* Begin INPUT *

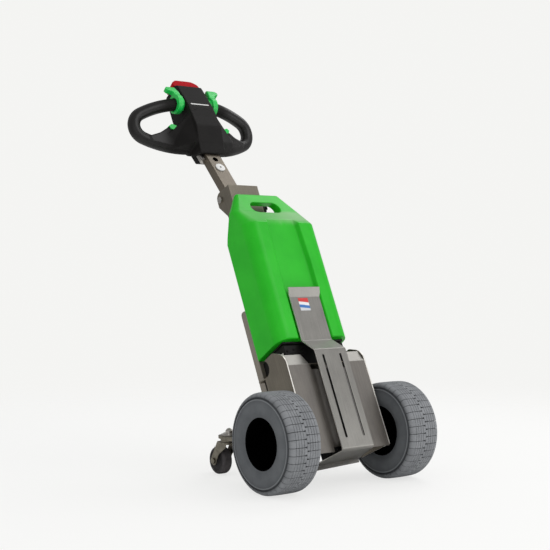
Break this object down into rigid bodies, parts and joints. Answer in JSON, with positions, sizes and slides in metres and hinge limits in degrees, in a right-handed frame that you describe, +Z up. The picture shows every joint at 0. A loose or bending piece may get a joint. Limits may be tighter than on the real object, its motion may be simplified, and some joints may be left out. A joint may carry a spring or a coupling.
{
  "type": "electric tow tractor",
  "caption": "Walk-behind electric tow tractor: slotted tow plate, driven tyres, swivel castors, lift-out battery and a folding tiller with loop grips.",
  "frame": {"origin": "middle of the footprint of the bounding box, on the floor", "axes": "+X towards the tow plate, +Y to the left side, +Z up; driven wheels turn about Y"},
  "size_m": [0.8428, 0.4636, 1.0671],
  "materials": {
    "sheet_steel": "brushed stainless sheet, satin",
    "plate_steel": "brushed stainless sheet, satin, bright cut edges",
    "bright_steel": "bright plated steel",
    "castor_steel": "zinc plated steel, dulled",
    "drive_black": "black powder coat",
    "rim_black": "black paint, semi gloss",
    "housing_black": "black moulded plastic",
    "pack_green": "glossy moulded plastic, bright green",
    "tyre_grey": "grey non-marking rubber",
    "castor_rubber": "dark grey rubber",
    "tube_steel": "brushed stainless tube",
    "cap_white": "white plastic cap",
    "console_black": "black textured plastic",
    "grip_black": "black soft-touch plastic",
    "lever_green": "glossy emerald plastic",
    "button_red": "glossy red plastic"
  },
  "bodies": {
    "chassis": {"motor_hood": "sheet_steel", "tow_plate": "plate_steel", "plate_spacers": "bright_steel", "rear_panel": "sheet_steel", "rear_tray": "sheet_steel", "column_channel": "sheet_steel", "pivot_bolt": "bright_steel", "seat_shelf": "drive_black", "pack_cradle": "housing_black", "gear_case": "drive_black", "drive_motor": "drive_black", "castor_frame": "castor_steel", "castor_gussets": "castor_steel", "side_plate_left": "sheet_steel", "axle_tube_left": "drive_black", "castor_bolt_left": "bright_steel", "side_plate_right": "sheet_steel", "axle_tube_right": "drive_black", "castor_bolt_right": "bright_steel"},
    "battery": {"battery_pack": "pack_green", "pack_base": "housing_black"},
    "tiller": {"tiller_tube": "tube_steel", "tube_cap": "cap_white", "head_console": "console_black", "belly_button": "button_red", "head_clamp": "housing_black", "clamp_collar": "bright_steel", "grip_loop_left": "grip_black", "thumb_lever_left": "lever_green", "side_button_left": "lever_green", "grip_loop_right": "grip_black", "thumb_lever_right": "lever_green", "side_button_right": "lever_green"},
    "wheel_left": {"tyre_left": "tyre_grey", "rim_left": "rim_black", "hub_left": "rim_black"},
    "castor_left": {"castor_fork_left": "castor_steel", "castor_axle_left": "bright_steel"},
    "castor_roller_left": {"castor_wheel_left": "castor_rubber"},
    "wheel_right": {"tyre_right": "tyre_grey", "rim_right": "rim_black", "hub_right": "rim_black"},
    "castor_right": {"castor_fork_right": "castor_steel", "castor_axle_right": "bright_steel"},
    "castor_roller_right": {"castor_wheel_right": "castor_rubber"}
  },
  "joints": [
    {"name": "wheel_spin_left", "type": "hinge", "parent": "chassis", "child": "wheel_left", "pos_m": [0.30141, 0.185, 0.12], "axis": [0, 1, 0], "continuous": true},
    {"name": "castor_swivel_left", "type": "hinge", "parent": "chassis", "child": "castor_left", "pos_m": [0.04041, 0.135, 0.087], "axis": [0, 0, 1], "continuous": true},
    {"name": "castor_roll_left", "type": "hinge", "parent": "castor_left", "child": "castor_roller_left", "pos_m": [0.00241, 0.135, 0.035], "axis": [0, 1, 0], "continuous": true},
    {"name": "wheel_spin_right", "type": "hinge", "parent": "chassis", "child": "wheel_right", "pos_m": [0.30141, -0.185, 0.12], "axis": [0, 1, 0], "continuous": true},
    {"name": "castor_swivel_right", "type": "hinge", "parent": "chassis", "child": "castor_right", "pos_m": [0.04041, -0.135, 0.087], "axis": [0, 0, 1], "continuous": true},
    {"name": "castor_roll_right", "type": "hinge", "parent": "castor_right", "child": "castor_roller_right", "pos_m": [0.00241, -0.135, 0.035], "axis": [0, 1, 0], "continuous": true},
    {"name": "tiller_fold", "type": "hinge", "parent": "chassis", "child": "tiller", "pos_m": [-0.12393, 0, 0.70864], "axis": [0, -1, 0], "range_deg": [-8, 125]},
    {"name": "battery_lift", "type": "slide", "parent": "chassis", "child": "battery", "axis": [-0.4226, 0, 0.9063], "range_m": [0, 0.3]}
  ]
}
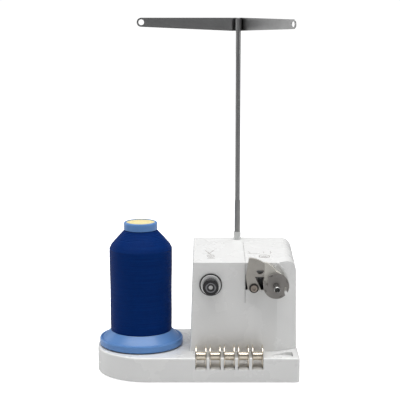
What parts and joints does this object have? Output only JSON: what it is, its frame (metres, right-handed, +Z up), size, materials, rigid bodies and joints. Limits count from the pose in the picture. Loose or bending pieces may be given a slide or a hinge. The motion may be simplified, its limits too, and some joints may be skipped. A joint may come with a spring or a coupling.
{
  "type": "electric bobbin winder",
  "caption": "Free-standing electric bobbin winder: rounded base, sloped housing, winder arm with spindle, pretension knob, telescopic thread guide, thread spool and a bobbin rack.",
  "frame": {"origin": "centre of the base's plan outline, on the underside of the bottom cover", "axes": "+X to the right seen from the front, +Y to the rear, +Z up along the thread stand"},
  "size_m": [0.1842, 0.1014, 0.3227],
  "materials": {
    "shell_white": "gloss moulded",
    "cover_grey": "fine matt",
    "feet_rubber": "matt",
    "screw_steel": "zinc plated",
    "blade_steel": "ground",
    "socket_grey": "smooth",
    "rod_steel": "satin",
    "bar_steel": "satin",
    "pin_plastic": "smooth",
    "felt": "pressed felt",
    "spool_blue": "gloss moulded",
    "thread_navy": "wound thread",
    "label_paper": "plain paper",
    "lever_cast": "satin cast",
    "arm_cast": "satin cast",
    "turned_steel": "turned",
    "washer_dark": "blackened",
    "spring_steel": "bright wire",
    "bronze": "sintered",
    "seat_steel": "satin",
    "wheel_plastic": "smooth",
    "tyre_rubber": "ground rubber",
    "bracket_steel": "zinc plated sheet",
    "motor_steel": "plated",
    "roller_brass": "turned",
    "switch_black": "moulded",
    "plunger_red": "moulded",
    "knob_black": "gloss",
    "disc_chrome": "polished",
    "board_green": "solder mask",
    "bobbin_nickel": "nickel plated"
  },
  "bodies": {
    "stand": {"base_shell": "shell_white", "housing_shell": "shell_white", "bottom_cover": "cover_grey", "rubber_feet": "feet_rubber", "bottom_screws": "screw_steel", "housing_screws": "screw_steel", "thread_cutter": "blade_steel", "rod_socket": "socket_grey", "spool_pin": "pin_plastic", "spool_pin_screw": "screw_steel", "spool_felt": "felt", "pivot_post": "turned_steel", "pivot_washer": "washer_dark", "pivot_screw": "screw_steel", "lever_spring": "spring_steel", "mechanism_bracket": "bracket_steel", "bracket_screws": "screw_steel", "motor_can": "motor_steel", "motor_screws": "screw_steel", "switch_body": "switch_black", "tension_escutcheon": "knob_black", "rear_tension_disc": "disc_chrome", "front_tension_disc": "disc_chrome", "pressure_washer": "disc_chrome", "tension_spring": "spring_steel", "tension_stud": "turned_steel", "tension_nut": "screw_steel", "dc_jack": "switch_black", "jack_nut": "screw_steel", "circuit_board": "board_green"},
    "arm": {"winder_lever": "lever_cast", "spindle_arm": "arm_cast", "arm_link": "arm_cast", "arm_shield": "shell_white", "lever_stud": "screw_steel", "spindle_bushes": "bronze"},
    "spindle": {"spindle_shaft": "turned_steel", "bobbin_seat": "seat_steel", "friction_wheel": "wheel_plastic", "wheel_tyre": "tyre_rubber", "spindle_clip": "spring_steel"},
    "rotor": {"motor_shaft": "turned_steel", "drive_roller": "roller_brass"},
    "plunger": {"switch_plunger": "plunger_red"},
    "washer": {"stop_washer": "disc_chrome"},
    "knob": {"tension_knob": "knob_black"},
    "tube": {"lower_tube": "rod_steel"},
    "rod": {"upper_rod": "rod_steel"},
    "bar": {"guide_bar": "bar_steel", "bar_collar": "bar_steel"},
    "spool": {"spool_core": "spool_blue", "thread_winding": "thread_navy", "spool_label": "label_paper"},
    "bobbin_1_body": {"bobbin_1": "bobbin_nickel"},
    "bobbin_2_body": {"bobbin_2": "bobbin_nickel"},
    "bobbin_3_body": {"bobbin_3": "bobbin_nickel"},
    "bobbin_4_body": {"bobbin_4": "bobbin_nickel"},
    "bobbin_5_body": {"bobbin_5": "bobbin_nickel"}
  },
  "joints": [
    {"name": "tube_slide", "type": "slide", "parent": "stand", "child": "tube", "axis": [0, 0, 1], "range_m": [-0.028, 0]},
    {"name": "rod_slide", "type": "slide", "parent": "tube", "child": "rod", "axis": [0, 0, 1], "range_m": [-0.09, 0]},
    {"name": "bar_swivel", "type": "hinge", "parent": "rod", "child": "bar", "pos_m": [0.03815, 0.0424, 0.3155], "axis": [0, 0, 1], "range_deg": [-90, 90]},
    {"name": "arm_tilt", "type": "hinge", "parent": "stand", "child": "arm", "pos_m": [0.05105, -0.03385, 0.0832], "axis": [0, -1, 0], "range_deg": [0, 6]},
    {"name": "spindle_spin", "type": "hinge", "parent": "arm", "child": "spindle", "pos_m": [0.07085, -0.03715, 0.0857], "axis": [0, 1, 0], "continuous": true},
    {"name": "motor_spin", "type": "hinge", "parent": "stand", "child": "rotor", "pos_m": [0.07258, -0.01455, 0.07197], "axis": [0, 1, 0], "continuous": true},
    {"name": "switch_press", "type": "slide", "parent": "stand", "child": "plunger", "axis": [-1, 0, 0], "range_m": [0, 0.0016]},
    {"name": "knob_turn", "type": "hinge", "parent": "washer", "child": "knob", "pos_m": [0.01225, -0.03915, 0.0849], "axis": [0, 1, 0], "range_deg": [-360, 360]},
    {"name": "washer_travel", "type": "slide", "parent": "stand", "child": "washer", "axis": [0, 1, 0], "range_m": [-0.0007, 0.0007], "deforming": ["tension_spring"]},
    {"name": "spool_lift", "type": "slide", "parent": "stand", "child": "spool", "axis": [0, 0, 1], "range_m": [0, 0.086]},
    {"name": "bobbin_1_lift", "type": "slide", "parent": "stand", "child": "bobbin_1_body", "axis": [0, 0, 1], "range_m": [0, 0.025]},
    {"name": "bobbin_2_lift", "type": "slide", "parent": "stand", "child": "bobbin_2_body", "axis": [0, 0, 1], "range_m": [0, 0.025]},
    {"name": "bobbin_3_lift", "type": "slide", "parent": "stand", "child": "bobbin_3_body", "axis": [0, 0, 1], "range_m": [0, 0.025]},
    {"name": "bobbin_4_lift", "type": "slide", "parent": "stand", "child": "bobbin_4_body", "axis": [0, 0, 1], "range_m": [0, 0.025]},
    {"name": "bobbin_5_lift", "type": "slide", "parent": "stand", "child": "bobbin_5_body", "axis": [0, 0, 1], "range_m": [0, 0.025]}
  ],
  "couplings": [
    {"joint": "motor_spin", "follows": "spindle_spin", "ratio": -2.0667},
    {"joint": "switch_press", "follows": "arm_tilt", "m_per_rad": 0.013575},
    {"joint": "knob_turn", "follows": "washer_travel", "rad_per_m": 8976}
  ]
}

* End INPUT *

* **WHAT YOU HAVE TO DO**:
Check each line of the records above for "JSON", and copy those that have it.

* **ANSWER FOR THIS EXERCISE**:
Break this object down into rigid bodies, parts and joints. Answer in JSON, with positions, sizes and slides in metres and hinge limits in degrees, in a right-handed frame that you describe, +Z up. The picture shows every joint at 0. A loose or bending piece may get a joint. Limits may be tighter than on the real object, its motion may be simplified, and some joints may be left out. A joint may carry a spring or a coupling.
What parts and joints does this object have? Output only JSON: what it is, its frame (metres, right-handed, +Z up), size, materials, rigid bodies and joints. Limits count from the pose in the picture. Loose or bending pieces may be given a slide or a hinge. The motion may be simplified, its limits too, and some joints may be skipped. A joint may come with a spring or a coupling.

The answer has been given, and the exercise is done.